REQUIRED WORK
Reproduce, please, only the lines from the first line below to the line containing "new material's node", inclusive.

-------------------------

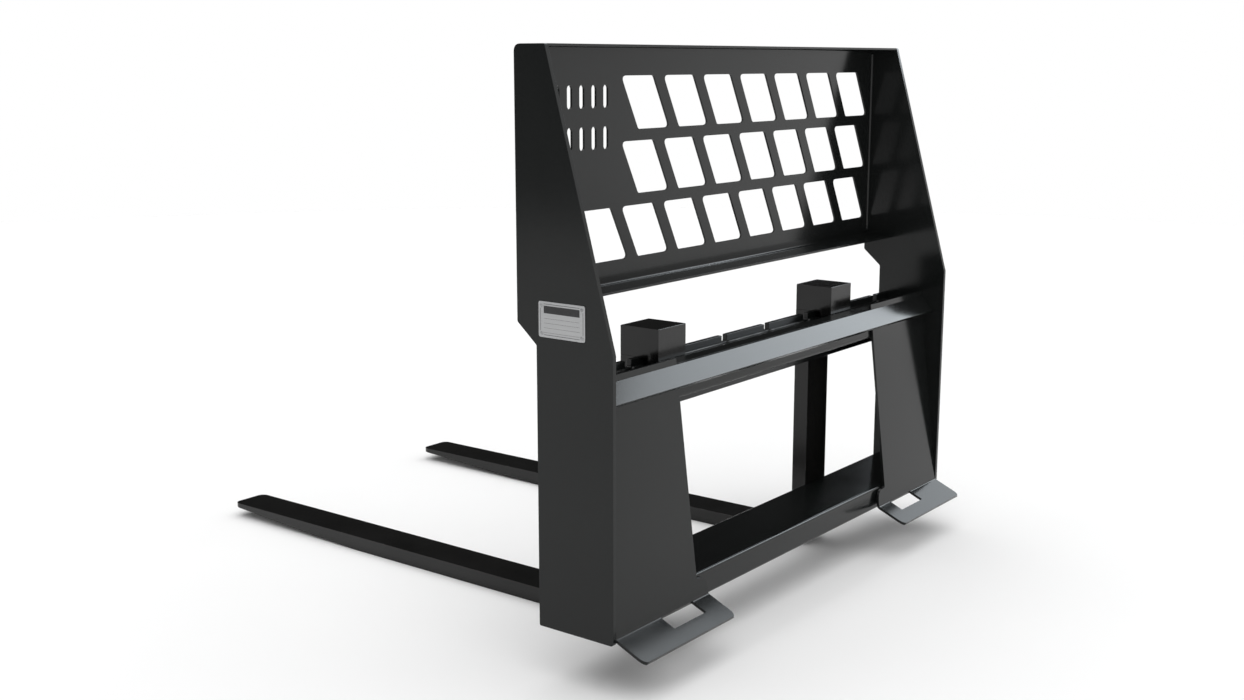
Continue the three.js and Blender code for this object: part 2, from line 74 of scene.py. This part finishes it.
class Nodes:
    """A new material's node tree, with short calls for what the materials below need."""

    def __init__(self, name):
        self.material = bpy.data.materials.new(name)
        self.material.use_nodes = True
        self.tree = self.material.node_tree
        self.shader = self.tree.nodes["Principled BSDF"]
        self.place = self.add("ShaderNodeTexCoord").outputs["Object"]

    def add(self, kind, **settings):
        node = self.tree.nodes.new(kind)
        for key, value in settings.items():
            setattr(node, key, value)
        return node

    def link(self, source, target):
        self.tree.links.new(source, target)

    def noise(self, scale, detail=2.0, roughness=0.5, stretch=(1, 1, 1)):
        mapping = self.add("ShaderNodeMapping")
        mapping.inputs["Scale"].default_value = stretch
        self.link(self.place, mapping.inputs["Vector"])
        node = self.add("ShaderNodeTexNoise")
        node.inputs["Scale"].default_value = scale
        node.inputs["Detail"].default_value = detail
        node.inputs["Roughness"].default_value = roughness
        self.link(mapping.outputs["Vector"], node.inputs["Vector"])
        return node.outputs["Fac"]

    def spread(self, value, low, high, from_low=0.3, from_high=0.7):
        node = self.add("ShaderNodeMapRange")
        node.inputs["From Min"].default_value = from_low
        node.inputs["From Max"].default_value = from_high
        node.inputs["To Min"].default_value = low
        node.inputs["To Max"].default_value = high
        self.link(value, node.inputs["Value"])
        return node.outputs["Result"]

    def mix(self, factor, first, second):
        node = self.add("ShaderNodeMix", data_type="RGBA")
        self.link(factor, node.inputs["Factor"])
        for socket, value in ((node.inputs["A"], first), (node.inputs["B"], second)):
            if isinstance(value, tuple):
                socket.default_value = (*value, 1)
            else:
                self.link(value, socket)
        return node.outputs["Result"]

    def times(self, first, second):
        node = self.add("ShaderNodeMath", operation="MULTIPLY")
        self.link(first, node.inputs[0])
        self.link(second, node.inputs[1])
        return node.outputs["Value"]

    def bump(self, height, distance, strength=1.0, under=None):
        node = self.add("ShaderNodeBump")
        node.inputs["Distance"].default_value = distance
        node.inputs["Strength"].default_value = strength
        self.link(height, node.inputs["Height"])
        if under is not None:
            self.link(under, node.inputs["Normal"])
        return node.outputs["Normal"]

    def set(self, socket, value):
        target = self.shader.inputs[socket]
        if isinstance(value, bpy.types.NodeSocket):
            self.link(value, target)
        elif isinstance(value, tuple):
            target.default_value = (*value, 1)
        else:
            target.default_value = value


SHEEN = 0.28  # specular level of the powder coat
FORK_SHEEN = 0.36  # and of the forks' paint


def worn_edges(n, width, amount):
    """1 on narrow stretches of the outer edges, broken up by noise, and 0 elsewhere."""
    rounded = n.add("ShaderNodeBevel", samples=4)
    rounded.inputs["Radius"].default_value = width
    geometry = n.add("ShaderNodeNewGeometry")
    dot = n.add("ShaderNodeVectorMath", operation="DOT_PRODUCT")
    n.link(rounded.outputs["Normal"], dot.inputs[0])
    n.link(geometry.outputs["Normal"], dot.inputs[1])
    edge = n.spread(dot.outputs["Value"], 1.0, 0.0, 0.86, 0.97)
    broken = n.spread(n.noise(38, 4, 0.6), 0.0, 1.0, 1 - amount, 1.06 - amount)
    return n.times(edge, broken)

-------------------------

CORRECT ANSWER
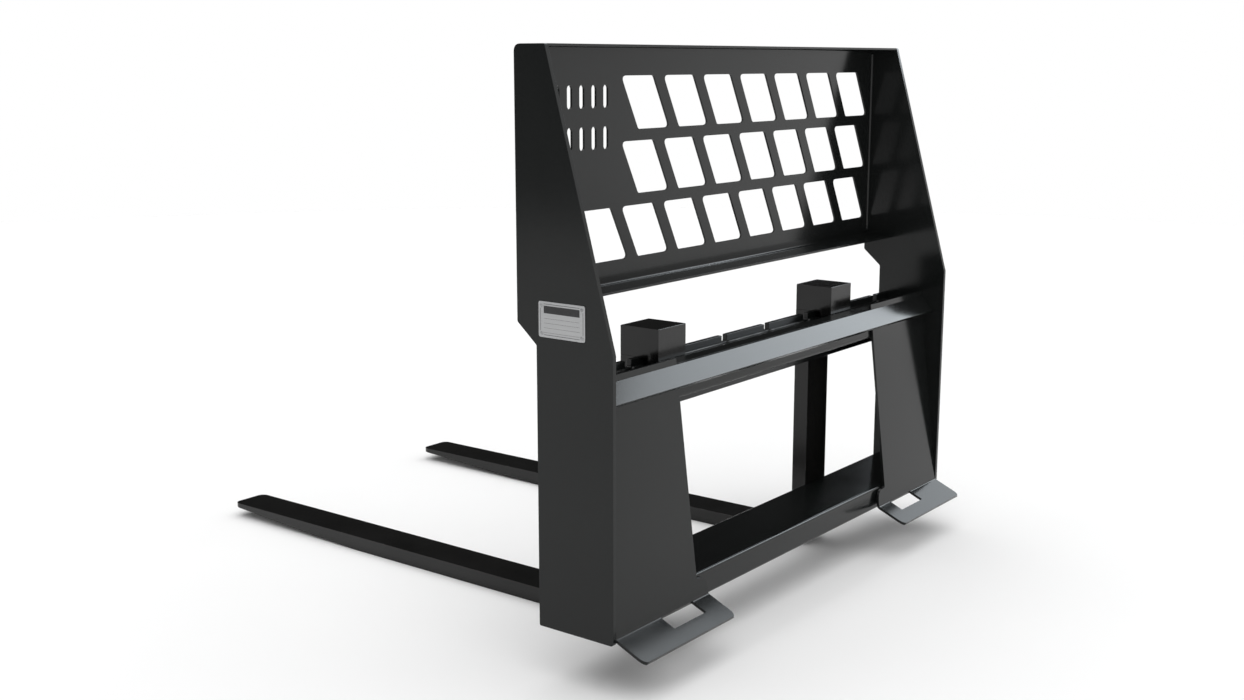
Continue the three.js and Blender code for this object: part 2, from line 74 of scene.py. This part finishes it.
class Nodes:
    """A new material's node tree, with short calls for what the materials below need."""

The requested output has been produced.